### Challenge
Locate the line that contains "Keep writing the" in the entries below, then repeat it and every following line through the line that contains "return made.outputs[0]", exactly, and no others.
[Start of Data shown]
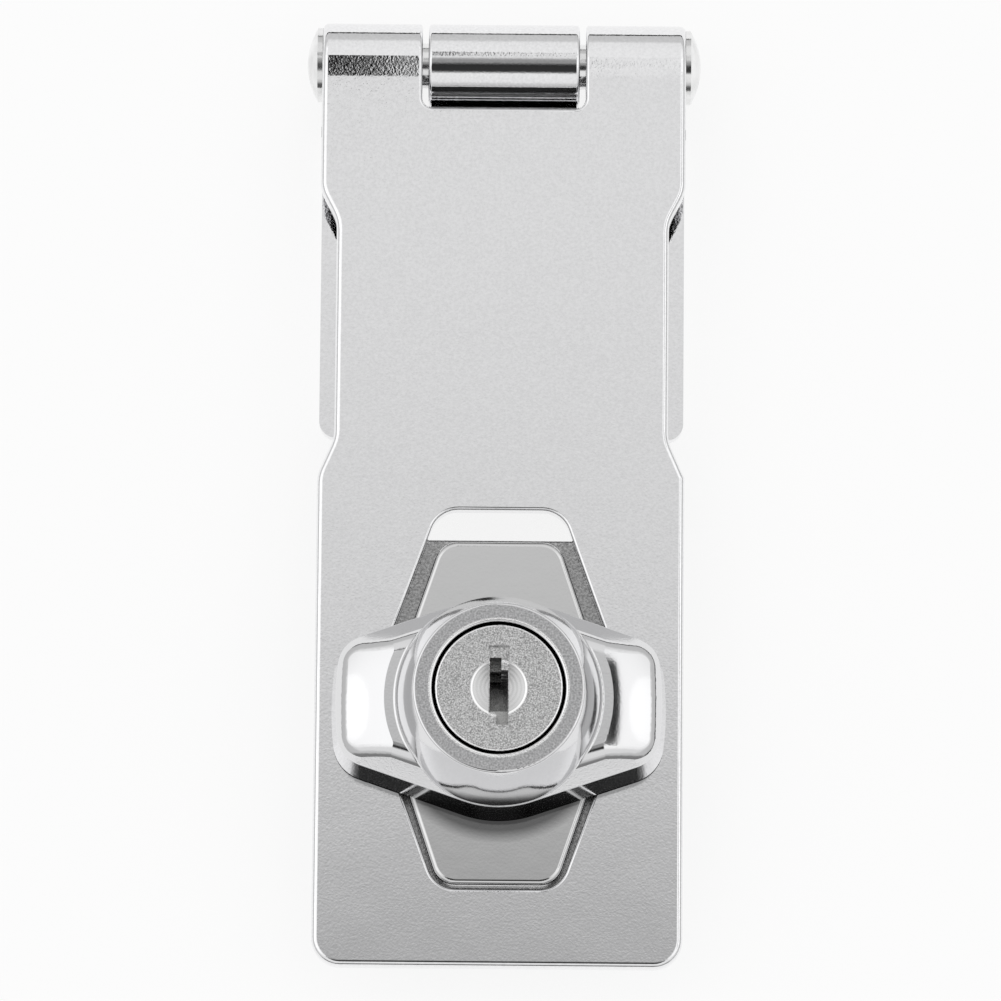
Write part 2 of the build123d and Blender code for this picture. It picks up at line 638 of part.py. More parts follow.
def wafer_slot(index):
    """The slot across the plug for one wafer, with the side pocket for its spring."""
    half_width = WAFER_WIDTH / 2 + WAFER_PLAY
    half_thickness = WAFER_THICKNESS / 2 + WAFER_PLAY
    z_range = (wafer_z(index) - half_thickness, wafer_z(index) + half_thickness)
    across = block((-half_width, half_width), (-PLUG_RADIUS - 1, PLUG_RADIUS + 1), z_range)
    pocket_x = WAFER_WIDTH / 2 + WAFER_TAB_REACH + 2 * WAFER_PLAY
    return across + block((half_width - 0.1, pocket_x), (spring_low_y(), -spring_low_y()), z_range)


def spring_low_y():
    """The floor of a spring pocket, below the tab by the spring's length and travel."""
    return -SPRING_LENGTH - WAFER_TAB_HEIGHT / 2


def plug():
    """The key plug: headed barrel with wafer slots, keyway and eccentric drive pin."""
    body = drum(PLUG_HEAD_RADIUS, PLUG_SHOULDER_Z, PLUG_FACE_Z)
    body = fillet(edges_at(body, PLUG_FACE_Z), PLUG_FACE_ROUND)
    body += drum(PLUG_RADIUS, PLUG_END_Z, PLUG_SHOULDER_Z)
    body += drum(DRIVE_PIN_RADIUS, DRIVE_PIN_END_Z, PLUG_END_Z, 0, DRIVE_ECCENTRICITY)
    ball = (DIMPLE_RADIUS ** 2 + DIMPLE_DEPTH ** 2) / (2 * DIMPLE_DEPTH)
    body -= Pos(0, 0, PLUG_FACE_Z - DIMPLE_DEPTH + ball) * Sphere(ball)
    body -= [wafer_slot(i) for i in range(WAFER_COUNT + 1)]
    return body - keyway()


def wafer(index):
    """One wafer: a round-ended plate with the key's window and a tab for its spring."""
    disc = Circle(PLUG_RADIUS - WAFER_PLAY) & Rectangle(WAFER_WIDTH, WAFER_LENGTH)
    tab_reach = WAFER_WIDTH / 2 + WAFER_TAB_REACH
    disc += Pos(tab_reach / 2) * Rectangle(tab_reach, WAFER_TAB_HEIGHT)
    if index < WAFER_COUNT:
        window = RectangleRounded(WAFER_WINDOW_WIDTH, WAFER_WINDOW_LENGTH, WAFER_WINDOW_CORNER)
        disc -= Pos(0, WAFER_LIFTS[index]) * window
    else:
        reach = PLUG_RADIUS + RETAINER_REACH
        disc += Pos(0, reach / 2) * Rectangle(WAFER_WIDTH / 2, reach)
    half = WAFER_THICKNESS / 2
    return prism(disc, wafer_z(index) - half, wafer_z(index) + half)


def wafer_spring(index):
    """The small coil spring under one wafer's tab, standing along Y in its pocket."""
    coil_radius = (SPRING_DIAMETER - SPRING_WIRE) / 2
    pitch = (SPRING_LENGTH - 2 * SPRING_WIRE) / SPRING_TURNS
    path = Helix(pitch, pitch * SPRING_TURNS, coil_radius)
    arc = 360 / SPRING_ARCS
    section = make_face([CenterArc((0, 0), SPRING_WIRE / 2, i * arc, arc) for i in range(SPRING_ARCS)])
    wire = sweep(Plane(path @ 0, z_dir=path % 0) * section, path=path)
    upright = Rot(-90, 0, 0) * wire
    tab_x = WAFER_WIDTH / 2 + WAFER_TAB_REACH / 2 + WAFER_PLAY
    return Pos(tab_x, spring_low_y() + 1.5 * SPRING_WIRE, wafer_z(index)) * upright


def locking_bolt():
    """The flat bolt in the shank, round-ended to match it, slotted for the drive pin."""
    width = BOLT_WIDTH
    outline = Circle(SHANK_RADIUS - BOLT_PLAY) & Pos(0, -SHANK_RADIUS / 2) * Rectangle(width, SHANK_RADIUS)
    outline += Pos(0, BOLT_REAR_Y / 2) * Rectangle(width, BOLT_REAR_Y)
    slot_length = 2 * (DRIVE_ECCENTRICITY + DRIVE_PIN_RADIUS + BOLT_PLAY)
    slot_width = 2 * (DRIVE_PIN_RADIUS + BOLT_SLOT_CLEARANCE)
    outline -= Pos(0, DRIVE_ECCENTRICITY) * SlotOverall(slot_length, slot_width)
    return prism(outline, BOLT_Z, BOLT_Z + BOLT_THICKNESS)


def all_parts():
    """Every piece of the lock by name."""
    parts = {
        "fixed_leaf": fixed_leaf(),
        "hasp_leaf": hasp_leaf(),
        "hinge_pin": hinge_pin(),
        "lock_base": lock_base(),
        "knob": knob(),
        "circlip": circlip(),
        "plug": plug(),
        "locking_bolt": locking_bolt(),
        "retainer_wafer": wafer(WAFER_COUNT),
        "retainer_spring": wafer_spring(WAFER_COUNT),
    }
    for i in range(WAFER_COUNT):
        parts[f"wafer_{i + 1}"] = wafer(i)
        parts[f"wafer_spring_{i + 1}"] = wafer_spring(i)
    return parts


if __name__ == "__main__":
    os.makedirs("parts", exist_ok=True)
    for name, solid in all_parts().items():
        export_step(solid, f"parts/{name}.step")
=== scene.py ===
"""Looks of a keyed hasp lock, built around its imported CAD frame.

The lock lies on its back on a pale studio floor and is seen from above its front edge. Every CAD
node keeps its shape and gets the finish of the real piece. The coil springs under the wafers are
drawn anew as wound wire.
"""

import logging
import math
from dataclasses import dataclass
from enum import Enum
from typing import Any

import bpy
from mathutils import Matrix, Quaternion, Vector


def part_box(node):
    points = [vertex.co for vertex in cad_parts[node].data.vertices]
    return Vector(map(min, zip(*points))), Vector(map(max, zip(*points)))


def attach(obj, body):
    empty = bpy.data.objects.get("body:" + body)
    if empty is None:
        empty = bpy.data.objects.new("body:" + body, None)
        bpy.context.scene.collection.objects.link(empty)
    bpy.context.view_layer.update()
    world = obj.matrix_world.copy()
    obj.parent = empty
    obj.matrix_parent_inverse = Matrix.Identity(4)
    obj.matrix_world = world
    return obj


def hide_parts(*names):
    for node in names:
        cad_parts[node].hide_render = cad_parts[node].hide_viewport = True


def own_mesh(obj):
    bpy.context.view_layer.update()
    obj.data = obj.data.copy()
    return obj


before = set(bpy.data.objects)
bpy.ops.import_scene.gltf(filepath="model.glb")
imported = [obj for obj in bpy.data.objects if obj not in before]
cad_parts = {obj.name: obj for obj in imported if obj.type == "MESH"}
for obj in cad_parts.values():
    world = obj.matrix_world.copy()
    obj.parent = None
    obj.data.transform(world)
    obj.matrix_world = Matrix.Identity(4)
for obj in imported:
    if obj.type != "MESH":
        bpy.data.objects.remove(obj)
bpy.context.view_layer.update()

LOG = logging.getLogger("hasp_lock")
MM = 0.001
MICRON = 0.000001
# How far apart the usual lowest and highest levels of the noise texture are.
NOISE_SWING = 0.4
FULL_TURN = 2 * math.pi

Socket = bpy.types.NodeSocket
Tree = bpy.types.NodeTree


class Body(Enum):
    """The bodies of the frame that pieces made here ride on."""

    PLUG = "plug"


class Slot(Enum):
    """Material slots for pieces made here, which nothing in this script reads."""

    SPRING_WIRE = "spring_wire"


def linear(colour: str) -> tuple[float, float, float, float]:
    """Turns an sRGB hex colour into a linear one.

    Args:
        colour: Six hex digits after a hash.

    Returns:
        Red, green, blue and full alpha.
    """
    channels = [int(colour[start:start + 2], 16) / 255 for start in (1, 3, 5)]
    red, green, blue = (c / 12.92 if c <= 0.04045 else ((c + 0.055) / 1.055) ** 2.4 for c in channels)
    return red, green, blue, 1.0


def add(tree: Tree, kind: str, inputs: dict[str | int, Any] | None = None,
        stops: list[tuple[float, float]] | None = None, **settings: Any) -> bpy.types.Node:
    """Adds a node with its settings, its input values and its links.

    Args:
        tree: The node tree that gets the node.
        kind: The node's type name.
        inputs: A value, or a socket to link from, for each input by name or place.
        stops: Place and grey level of each stop, for a colour ramp.
        **settings: The node's own properties.

    Returns:
        The new node.
    """
    node = tree.nodes.new(kind)
    for name, value in settings.items():
        setattr(node, name, value)
    for key, value in (inputs or {}).items():
        if isinstance(value, Socket):
            tree.links.new(value, node.inputs[key])
        else:
            node.inputs[key].default_value = value
    for index, (place, level) in enumerate(stops or []):
        elements = node.color_ramp.elements
        element = elements[index] if index < len(elements) else elements.new(place)
        element.position = place
        element.color = (level, level, level, 1.0)
    return node


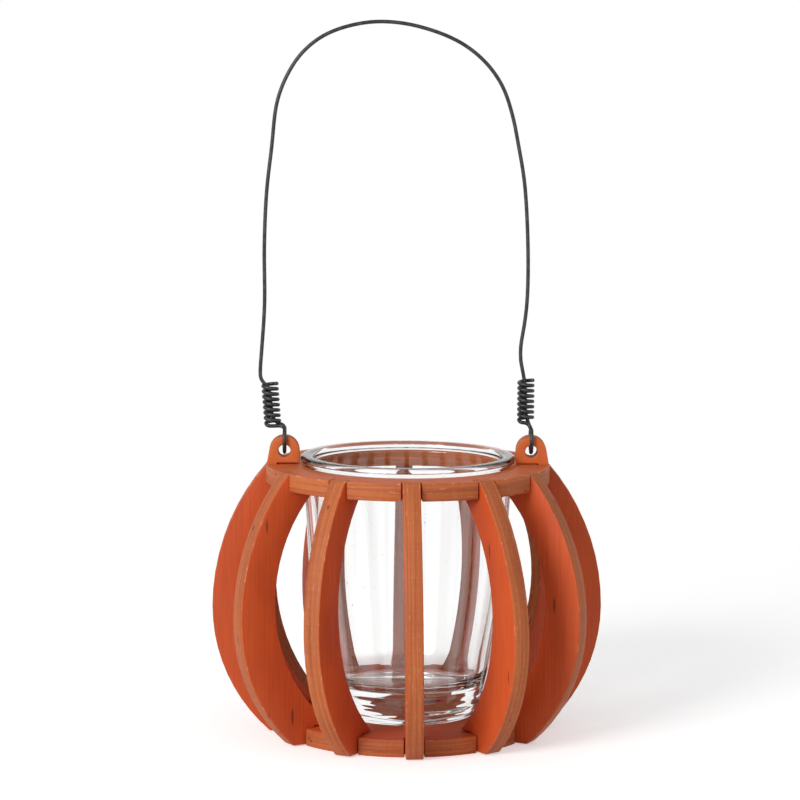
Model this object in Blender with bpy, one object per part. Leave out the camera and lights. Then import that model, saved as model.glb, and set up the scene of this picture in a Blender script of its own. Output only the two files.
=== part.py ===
"""Hanging tealight lantern: a cage of twelve plywood ribs slotted into a ring and a disc,
a glass cup that drops through the ring, and a wire bail hooked through two ears.

Metres, +Z up, origin under the middle of the cage. The ears point along X, the front is -Y.
"""

import math

import bmesh
import bpy
from mathutils import Matrix, Vector

# ---- Plywood cage ----
PLY = 0.006                      # sheet that the ring, the disc and the ribs are cut from
FIT_GAP = 0.0003                 # clearance between pieces that touch
CAGE_HEIGHT = 0.0935             # table to the top of the ring
RIB_COUNT = 12

CUP_CLEARANCE = 0.0005           # round the glass, in the ring's hole
RING_BAND = 0.0128               # ring, from its hole to its rim
DISC_INSET = 0.0056              # disc's rim, inside the ring's
NOTCH_DEPTH = 0.0044             # how far each rib's tongue is let into the ring and the disc

BELLY_BULGE = 0.0183             # widest point of the ribs, outside the ring's rim
BELLY_RISE = 0.47                # its height, as a share of the cage's
HEAD_INSET = 0.0004              # top of a rib's outer edge, inside the ring's rim
FOOT_OUTSET = 0.0041             # bottom of a rib's outer edge, outside the disc's rim
RIB_WIDTH_AT_BELLY = 0.0132
INNER_RISE = 0.53                # height where the inner edge is furthest out, as a share of the cage's
INNER_HEAD_OUTSET = 0.0025       # top of a rib's inner edge, outside the ring's hole
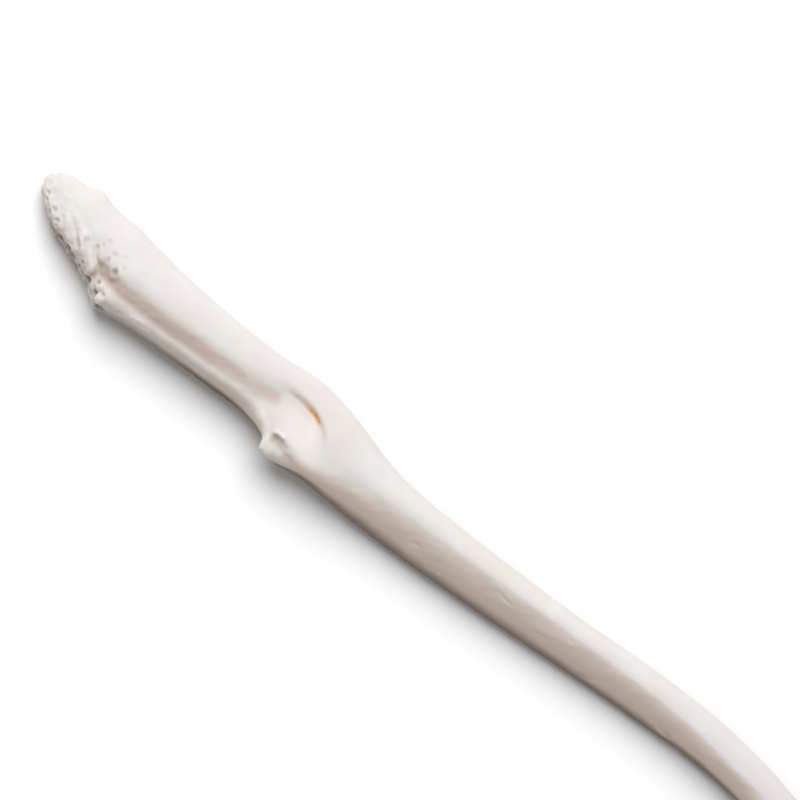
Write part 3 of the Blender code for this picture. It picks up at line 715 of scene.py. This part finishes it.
# %% Paint along lines
VALLEY = [(30.9, -6.15), (31.5, -6.5)]
SPONGY_EDGE = [(2.4, -2.75), (3.2, -3.2), (4.4, -3.35), (5.3, -3.75), (6.3, -4.0)]
EDGE_SHARE = 0.6
GROOVE_FLOOR = [
    (8.8, -4.2), (8.9, -3.6), (10.2, -3.9), (12, -4.08), (14, -4.12), (18, -4.08), (22, -4.0),
]
FLOOR_SHARE = 0.6
FLOOR_FADES = ((0.25, (9.2, 10.2)), (0.2, (13, 20)))
GROOVE_SHADE_ALONG = [
    (8.1, 0), (9.0, 0.8), (20, 0.75), (24, 0.4), (26, 0.4), (28, 0.95), (29, 0.75), (30, 0.1), (31, 0),
]
GROOVE_SHADE_SHIFT = 0.2
SLIT_STAIN_STARTS = (30.4, 32.4)
RUBBED_SHARE = 0.55
plan_u, plan_v = bone[..., 0], bone[..., 1]


def painted(points, width, core=1.0, shift=0.0):
    away = distance_to_line(plan_u, plan_v - shift, points)
    return np.clip(core - away / width, 0, 1) * on_top


floor_share = FLOOR_SHARE
for loss, reach in FLOOR_FADES:
    floor_share = floor_share - loss * smooth_step(*reach, plan_u)
# Painted shade on the groove's floor, in a brown tint.
floor_painted_shade = painted(GROOVE_FLOOR, width=0.55) * floor_share
edge_stain = EDGE_SHARE * painted(SPONGY_EDGE, width=0.32, core=1.3)
# Painted shade in the groove, in a tan tint.
groove_painted_shade = painted(GROOVE, width=0.62, core=1.5, shift=GROOVE_SHADE_SHIFT)
groove_painted_shade = groove_painted_shade * line_through(GROOVE_SHADE_ALONG)(plan_u)
slit_stain = painted(SLIT, width=0.16, core=1.6) * smooth_step(*SLIT_STAIN_STARTS, plan_u)
# Painted shadow in the nook under the finger of bone.
valley_painted_shadow = painted(VALLEY, width=0.55)
rubbed = RUBBED_SHARE * painted(KEEL, width=0.5, core=1.4)
print("the groove's stain reaches", round(float(groove_painted_shade.max()), 2), "and the slit's", slit_stain.max())

# %% [markdown]
# ## Painted shade and light of the wound
#
# The steep wall of the wound is a little darker: painted shade in a tan tint, where it turns from the
# light. The bone that healed below it is painted whiter than the rest, partly as healed bone and partly
# as painted light where it faces the light. So are the strip on the spur and the wrinkles of the keel.
# The rim is itself a line, so both follow how far a point lies above or below it.

# %% Paint the wound
RIM_SHADE_ABOVE = 0.2
RIM_SHADE_WIDTH = 0.5
RIM_SHADE_SHARE = 0.8
RIM_SHADE_STARTS = (28, 30.5)
RIM_SHADE_ENDS = (34, 35.2)
HEALED_BELOW_RIM = 0.3
HEALED_FADES = (2.6, 4.2)
HEALED_STARTS = (29, 31)
HEALED_ENDS = (34.2, 36)
rim = line_through(WOUND_RIM)(plan_u)
# Painted shade: the steep wall under the rim, turned from the light, is tinted tan.
rim_painted_shade = np.clip(1 - np.abs(plan_v - (rim + RIM_SHADE_ABOVE)) / RIM_SHADE_WIDTH, 0, 1)
rim_painted_shade = rim_painted_shade * smooth_step(*RIM_SHADE_STARTS, plan_u) * (1 - smooth_step(*RIM_SHADE_ENDS, plan_u))
rim_painted_shade = RIM_SHADE_SHARE * rim_painted_shade * on_top
below_rim = rim - HEALED_BELOW_RIM - plan_v
# Painted light in part: the healed floor, the strip and the wrinkles are tinted whiter where they face the
# light, besides being whiter healed bone.
healed = smooth_step(0, 1, below_rim) * (1 - smooth_step(*HEALED_FADES, below_rim))
healed = healed * smooth_step(*HEALED_STARTS, plan_u) * (1 - smooth_step(*HEALED_ENDS, plan_u)) * on_top
healed = np.maximum(healed, painted(STRIP, width=0.45, core=2))
for wrinkle in WRINKLES:
    healed = np.maximum(healed, painted(wrinkle, width=0.1, core=1.4))
print(int((healed > 0.5).sum()), "points are healed bone")

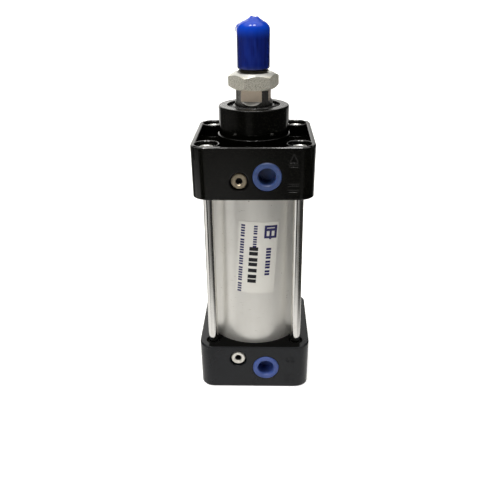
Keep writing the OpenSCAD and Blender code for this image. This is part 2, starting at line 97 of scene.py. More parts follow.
class Nodes:
    """Plain calls that add nodes to a tree. A value is a number, a tuple or a node's output."""

    def __init__(self, tree):
        self.tree = tree

    def put(self, socket, value):
        if isinstance(value, bpy.types.NodeSocket):
            self.tree.links.new(value, socket)
        else:
            socket.default_value = value

    def math(self, operation, a, b=0.0, c=0.0):
        made = self.tree.nodes.new("ShaderNodeMath")
        made.operation = operation
        for socket, value in zip(made.inputs, (a, b, c)):
            self.put(socket, value)
        return made.outputs[0]

    def vector(self, operation, a, b=None, scale=None):
        made = self.tree.nodes.new("ShaderNodeVectorMath")
        made.operation = operation
        self.put(made.inputs[0], a)
        if b is not None:
            self.put(made.inputs[1], b)
        if scale is not None:
            made.inputs["Scale"].default_value = scale
        return made.outputs["Value" if operation == "DOT_PRODUCT" else "Vector"]

    def part(self, vector, axis):
        """One axis of a vector."""
        made = self.tree.nodes.new("ShaderNodeSeparateXYZ")
        self.put(made.inputs[0], vector)
        return made.outputs[axis]

    def length(self, x, y):
        squares = [self.math("MULTIPLY", side, side) for side in (x, y)]
        return self.math("SQRT", self.math("ADD", *squares))

    def mix(self, kind, share, low, high):
        """From low to high as share goes from 0 to 1. The kind is FLOAT or RGBA."""
        made = self.tree.nodes.new("ShaderNodeMix")
        made.data_type = kind
        at_0, at_1, result = MIX_SOCKETS[kind]
        self.put(made.inputs[0], share)
        self.put(made.inputs[at_0], low)
        self.put(made.inputs[at_1], high)
        return made.outputs[result]

    def between(self, value, low, high, at_low=0.0, at_high=1.0):
        """A smooth ramp from at_low to at_high as value goes from low to high."""
        made = self.tree.nodes.new("ShaderNodeMapRange")
        made.interpolation_type = "SMOOTHSTEP"
        numbers = {"From Min": low, "From Max": high, "To Min": at_low, "To Max": at_high}
        for name, number in numbers.items():
            made.inputs[name].default_value = number
        self.put(made.inputs["Value"], value)
        return made.outputs["Result"]

    def near(self, value, target, reach):
        """1 where value is within reach of target, and 0 elsewhere."""
        off = self.math("ABSOLUTE", self.math("SUBTRACT", value, target))
        return self.between(off, 0.6 * reach, reach, 1, 0)

    def both(self, first, *others):
        """The product of two or more shares."""
        for share in others:
            first = self.math("MULTIPLY", first, share)
        return first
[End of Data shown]
### Answer to the task
Keep writing the OpenSCAD and Blender code for this image. This is part 2, starting at line 97 of scene.py. More parts follow.
class Nodes:
    """Plain calls that add nodes to a tree. A value is a number, a tuple or a node's output."""

    def __init__(self, tree):
        self.tree = tree

    def put(self, socket, value):
        if isinstance(value, bpy.types.NodeSocket):
            self.tree.links.new(value, socket)
        else:
            socket.default_value = value

    def math(self, operation, a, b=0.0, c=0.0):
        made = self.tree.nodes.new("ShaderNodeMath")
        made.operation = operation
        for socket, value in zip(made.inputs, (a, b, c)):
            self.put(socket, value)
        return made.outputs[0]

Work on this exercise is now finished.